Gold price analysis: amid increased risk appetite
The rising risk appetite is undoubtedly hurting the price of gold as an ideal safe haven and has pushed it to the $1477 support level during Tuesday's trading session before settling around $1483 at the time of writing. The trade agreement between the United States and China and the possibility of reaching an agreement with the imminent exit of Britain from the European Union, boosted investor confidence. But at the same time, markets still want more confidence as the recent trade agreement between the world's two largest economies has not resolved all their differences, and what has happened is only a temporary lull and it is flammable at any time. The war has weakened expectations for the future of global economic growth, the latest being the International Monetary Fund (IMF) expectations that the world economy is set to grow at a slower pace in a decade this year amid weak industrial momentum and growing trade and geopolitical tensions. Growth this year will be the lowest since the global financial crisis of 2008-2009, the bank said.
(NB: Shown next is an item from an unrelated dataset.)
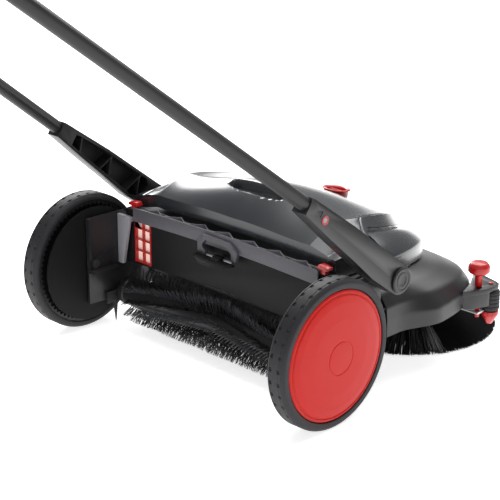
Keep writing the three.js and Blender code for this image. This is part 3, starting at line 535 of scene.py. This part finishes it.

The IMF predicted developed economies to grow by 1.7 per cent this year and next. Growth in the United States is expected to slow to 2.4 percent this year and 2.1 percent next year. In the Eurozone, growth may slow to 1.2 per cent this year and then rebound to 1.4 per cent next year. In the UK, a similar trend is expected. China's growth is expected to slow to 6.1 percent this year and 5.8 percent next year. Growth in India is slowing to 6.1 percent this year, but rising to 7 percent in 2020.
According to the technical analysis of gold: The return of gold price around and below the $1480 support will stimulate investors to consider new buying levels, and may be more suitable now at 1478, 1469 and 1455 respectively. I still prefer to buy the yellow metal from every bearish level. On the upside, a move above the $1500 psychological resistance is awaited to confirm the strength of the bullish move again.
As for today's economic data: Gold will react today with the release of UK and Eurozone inflation figures. From the US, retail sales will be announced. Taking into account that the return of global trade and geopolitical tensions will support the strength of gold again.